Это отчетливо заявлено в ранних постановках, когда идея, замысел режиссера приравнивались к душе, а актер — к вещи, объекту, телу. «Живые предметы», замирая в указанных создателем позах, казалось бы, не действовали вовсе. Требуя от исполнителя не слова, не действия, а лишь присутствия (конечно, присутствие на сцене — уже действие, однако же очень ограниченное), режиссер автоматически сводил роль артиста — интерпретатора, транслятора — на нет, превращая его в голую, немую функцию. Взятая отдельно, сама по себе, такая функция не имела никакой ценности, но последовательное их изменение рождало некое условное целое — в данном случае спектакль. В работах «Гамлет. Сны» (2002), «Месяц любви» (2003) и «Четыре с половиной. Гольдони. Венеция» (2005), созданных в Харьковском драматическом театре им. Т. Г. Шевченко, многочисленные актерские тела собраны в хитро придуманные мизансцены — «картины». Смысл и душа происходящего, будучи вытесненными А. Жолдаком за пределы сценического пространства, апеллировали к сознанию зрителя. Чем богаче внутренний мир и шире ассоциативный ряд реципиента, тем интереснее спектакль.

«Четыре с половиной. Гольдони. Венеция». Харьковский драматический театр им. Т. Г. Шевченко.
Фото В. Луповского

В последнее время ситуация в спектаклях Жолдака меняется: актер оживает, наделяется словом, обретает индивидуальность. Несмотря на многочисленные заявления режиссера, будто ему неважно, с кем и как работать, очевидно его лукавство: режиссер, как правило, выбирает артистов ярких, харизматичных, сильных и отчаянных, готовых к эксперименту. Дистанция между духовным и телесным сокращается: теперь обе составляющие находятся внутри мира, в рамках спектакля. Но и здесь они несовместимы, потому зачастую на сцене мы видим не одного героя, а несколько его вариантов (в женском случае — вариаций).
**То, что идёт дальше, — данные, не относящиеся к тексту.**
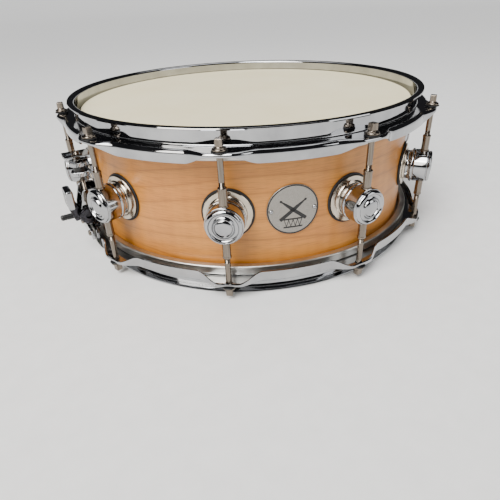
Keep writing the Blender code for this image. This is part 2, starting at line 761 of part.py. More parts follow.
def pivot_pin_mesh():
    """Pin through both cheeks, with a round head outside one of them and a socket in the head."""
    seat = CHEEK_OUTER + CLEARANCE
    top = seat + PIN_HEAD
    shank = rod(PIN_RADIUS, (-CHEEK_OUTER, 0, 0), (seat + PIN_HEAD / 2, 0, 0))
    head = rod(PIN_HEAD_RADIUS, (seat, 0, 0), (top, 0, 0), STEPS_LUG)
    socket = rod(PIN_SOCKET_RADIUS, (top - PIN_SOCKET / 2, 0, 0), (top + PIN_SOCKET, 0, 0), 6)
    return combine("lever_pivot_pin", shank, joins=[head], cuts=[socket])


def knob_mesh(low):
    """Snare tension knob on its screw, waisted between two knurled discs."""
    outline = [
        (0, low),
        (SCREW_RADIUS, low),
        (SCREW_RADIUS, KNOB_LOW),
        (KNOB_RADIUS - 0.0008, KNOB_LOW),
        (KNOB_RADIUS, KNOB_LOW + 0.0008),
        (KNOB_RADIUS, KNOB_LOW + 0.0050),
        (KNOB_RADIUS * 0.7, KNOB_LOW + 0.0060),
        (KNOB_RADIUS * 0.7, KNOB_LOW + KNOB_HEIGHT - 0.0060),
        (KNOB_RADIUS, KNOB_LOW + KNOB_HEIGHT - 0.0050),
        (KNOB_RADIUS, KNOB_LOW + KNOB_HEIGHT),
        (SCREW_RADIUS, KNOB_LOW + KNOB_HEIGHT),
        (SCREW_RADIUS, STRAINER_TOP + 0.0020),
        (0, STRAINER_TOP + 0.0020),
    ]
    outline = [(radius, height - KNOB_LOW) for radius, height in outline]
    return finish_mesh("snare_tension_knob", turned(outline, STEPS_SMALL, False))


def build_strainer(chrome, dark):
    """Throw-off on the -X side. Its pieces are placed under one empty that faces -X."""
    frame = bpy.data.objects.new("strainer_frame", None)
    bpy.context.scene.collection.objects.link(frame)
    frame.rotation_euler = (0, 0, math.radians(-90))
    pivot = SHELL_RADIUS + PIVOT_OUT
    slide = (SHELL_RADIUS + SCREW_OUT, JAW_LOW)
    add_object("strainer_base", strainer_base_mesh(), chrome, parent=frame)
    at_slide = (0, -slide[0], slide[1])
    add_object("strainer_carriage", carriage_mesh(slide), chrome, at_slide, parent=frame)
    add_object("strainer_clamp", clamp_mesh("strainer_clamp", slide), chrome, at_slide, parent=frame)
    at_pivot = (0, -pivot, PIVOT_HEIGHT)
    add_object("strainer_lever", lever_mesh(), chrome, at_pivot, parent=frame)
    add_object("lever_pivot_pin", pivot_pin_mesh(), dark, at_pivot, parent=frame)
    knob = knob_mesh(BOSS_LOW + 0.001)
    add_object("snare_tension_knob", knob, dark, (0, -slide[0], KNOB_LOW), parent=frame)


def build_butt(chrome):
    """Butt plate and its clamp on the +X side."""
    plate = block((BACK_FACE, PLATE_FRONT), (BRIDGE_LOW - 0.001, butt_top()), JAW_HALF_WIDTH * 0.8)
    outline = [
        (PLATE_FRONT - 0.001, BRIDGE_LOW),
        (JAW_FRONT - 0.0005, BRIDGE_LOW),
        (JAW_FRONT - 0.0005, JAW_TOP - 0.0005),
        (JAW_FRONT - 0.0050, JAW_TOP + 0.009),
        (PLATE_FRONT - 0.001, butt_top() - 0.004),
    ]
    body = slab(outline, -JAW_HALF_WIDTH * 0.7, JAW_HALF_WIDTH * 0.7)
    jaw = block((JAW_BACK, JAW_FRONT), (JAW_LOW, JAW_TOP), JAW_HALF_WIDTH)
    mesh = combine("butt_plate", plate, joins=[body, jaw])
    add_object("butt_plate", mesh, chrome, angle=90.0)
    add_object("butt_clamp", clamp_mesh("butt_clamp", (0.0, 0.0)), chrome, angle=90.0)


def build_drum():
    maple = principled("satin_maple", (0.58, 0.29, 0.10), 0.0, 0.42)
    film = principled("coated_film", (0.72, 0.67, 0.54), 0.0, 0.75)
    clear_film = principled("clear_film", (0.80, 0.80, 0.78), 0.0, 0.25)
    channel = principled("aluminium_channel", (0.62, 0.61, 0.58), 1.0, 0.35)
    chrome = principled("chrome_plate", (0.62, 0.62, 0.63), 1.0, 0.08)
    rod_steel = principled("nickel_rod", (0.40, 0.37, 0.34), 1.0, 0.25)
    rubber = principled("black_rubber", (0.02, 0.02, 0.02), 0.0, 0.7)
    dark = principled("black_nickel", (0.08, 0.08, 0.08), 1.0, 0.25)
    wire = principled("snare_wire_steel", (0.55, 0.55, 0.55), 1.0, 0.2)
    plastic = principled("strap_plastic", (0.70, 0.70, 0.68), 0.0, 0.4)
    badge = principled("badge_metal", (0.30, 0.29, 0.27), 1.0, 0.35)
    build_shell(maple)
    build_head("batter_head", TOP_EDGE, 1, film)
    build_head("snare_side_head", BOTTOM_EDGE, -1, clear_film)
    build_flesh_hoop("batter_flesh_hoop", TOP_EDGE, 1, channel)
    build_flesh_hoop("snare_side_flesh_hoop", BOTTOM_EDGE, -1, channel)
    build_hoop("batter_hoop", TOP_EDGE, 1, chrome, gates=False)
    build_hoop("snare_side_hoop", BOTTOM_EDGE, -1, chrome, gates=True)
    build_hardware(chrome, rubber, rod_steel)
    build_badge(badge)
    build_vent(chrome)
    build_wires(wire)
    build_straps(plastic)
    build_strainer(chrome, dark)
    build_butt(chrome)


clear_scene()
build_drum()
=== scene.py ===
"""Looks of the 14 by 5 inch maple snare drum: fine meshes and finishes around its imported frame.

Metres, +Z up. The drum stands on its snare-side rim at Z = 0, the strainer faces -X and the butt
plate +X. Angles around the drum are counted from -Y towards +X, and one lug stands at -Y.
"""

import json
import math

import bmesh
import bpy
from mathutils import Matrix, Vector


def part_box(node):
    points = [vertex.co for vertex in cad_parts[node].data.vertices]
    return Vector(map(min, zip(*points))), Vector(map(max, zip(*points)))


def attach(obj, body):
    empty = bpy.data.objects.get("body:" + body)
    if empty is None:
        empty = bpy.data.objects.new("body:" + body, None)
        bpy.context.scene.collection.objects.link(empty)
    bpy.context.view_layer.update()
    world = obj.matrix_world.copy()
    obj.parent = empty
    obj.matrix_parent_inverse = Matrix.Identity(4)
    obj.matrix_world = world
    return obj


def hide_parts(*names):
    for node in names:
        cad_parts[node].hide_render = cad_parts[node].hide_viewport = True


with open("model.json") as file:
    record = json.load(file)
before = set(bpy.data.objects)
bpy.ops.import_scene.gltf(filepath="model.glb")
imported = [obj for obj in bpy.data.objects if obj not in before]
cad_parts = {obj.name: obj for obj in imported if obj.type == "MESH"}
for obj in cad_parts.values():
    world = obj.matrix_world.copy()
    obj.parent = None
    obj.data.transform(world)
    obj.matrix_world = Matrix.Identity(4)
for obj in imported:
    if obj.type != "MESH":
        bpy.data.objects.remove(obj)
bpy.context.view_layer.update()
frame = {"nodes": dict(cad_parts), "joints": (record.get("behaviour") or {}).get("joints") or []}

MM = 0.001

# Places read from the frame
SHELL_LOW, SHELL_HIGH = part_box("shell")
SHELL_RADIUS = SHELL_HIGH.y
BOTTOM_EDGE = SHELL_LOW.z
TOP_EDGE = SHELL_HIGH.z
MIDDLE = (BOTTOM_EDGE + TOP_EDGE) / 2
HOOP_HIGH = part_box("batter_hoop")[1]
RIM_RISE = HOOP_HIGH.z - TOP_EDGE
JOINTS = {joint["name"]: joint for joint in frame["joints"]}
ROD_SEAT = Vector(JOINTS["batter_rod_01_turn"]["pos_m"])
ROD_CIRCLE = -ROD_SEAT.y
LUG_COUNT = sum(name.startswith("turret_lug") for name in frame["nodes"])
LUG_PITCH = 360 / LUG_COUNT

# Sizes of the real pieces that the plain frame leaves out
SHELL_WALL = 7.0 * MM
EDGE_CROWN = 1.5 * MM
STEEL = 2.3 * MM
HOOP_INNER = SHELL_RADIUS + 3.6 * MM
RIM_OUTER = HOOP_INNER + 7.6 * MM
SKIRT_OUTER = HOOP_INNER + 14.2 * MM
FLANGE_MIDDLE = -4.35 * MM
SKIRT_END = -14.5 * MM
EAR_OUTER = HOOP_HIGH.y
EAR_HALF_WIDTH = 8.5 * MM
EAR_BLEND = 22.0 * MM
EAR_LIP = 1.4 * MM
RIM_BEND = 1.7 * MM
FOOT_BEND = 2.4 * MM
LIP_BEND = 1.25 * MM
SKIRT_BEND = 2.9 * MM
ROD_HOLE = 3.3 * MM
GATE_HALF_WIDTH = 29.0 * MM
NOTCH_OUT = (191.8 * MM, 215.0 * MM)
NOTCH_HEIGHT = (-5.0 * MM, 20.0 * MM)
FLESH_HOOP_DROP = 5.8 * MM
LUG_SCREW_SPACING = 18.0 * MM

# The paper floor, in metres: half its size, the flat part, the sweep's length and its rise
PAPER_HALF, PAPER_FLAT, PAPER_SWEEP, PAPER_RISE = 16.0, 7.0, 9.0, 1.2

# Strainer and butt plate, in mm: distances from the drum's axis, and heights
PIVOT_OUT, PIVOT_HEIGHT = 198.0, 49.0
KNOB_OUT = 193.0
JAW_OUT = (193.0, 196.2)
CLAMP_OUT = (197.8, 200.8)
JAW_HEIGHT = (24.8, 34.8)
JAW_HALF_WIDTH = 25.0
CLAMP_SCREW_HEIGHT, CLAMP_SCREW_ACROSS = 29.8, 17.0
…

В работе «Москва—Петушки» (Театр-фестиваль «Балтийский дом», 2010) два героя: иррациональный, величавый, похожий не то на богатыря, не то на Льва Толстого Веничка — Владас Багдонас и вкрадчивый, лебезящий, вечно потеющий, до противности разумный Веня — Леонид Алимов.

«Месяц любви». Харьковский драматический театр им. Т. Г. Шевченко. Фото В. Луповского

В «Дяде Ване» (хельсинкский театр «Klockrike», 2012), по мнению Изабеллы Ротберг1, распад на физическое и духовное намечается в противопоставлении Елены Андреевны (Криста Косонен) и Сони (Альма Пойсти): первая — телесно «прекрасна», а вторая хоть и «уродлива», зато подчеркнуто одухотворена (Соня одарена музыкально — неслучайно ее финальный монолог завершает грустное соло на флейте).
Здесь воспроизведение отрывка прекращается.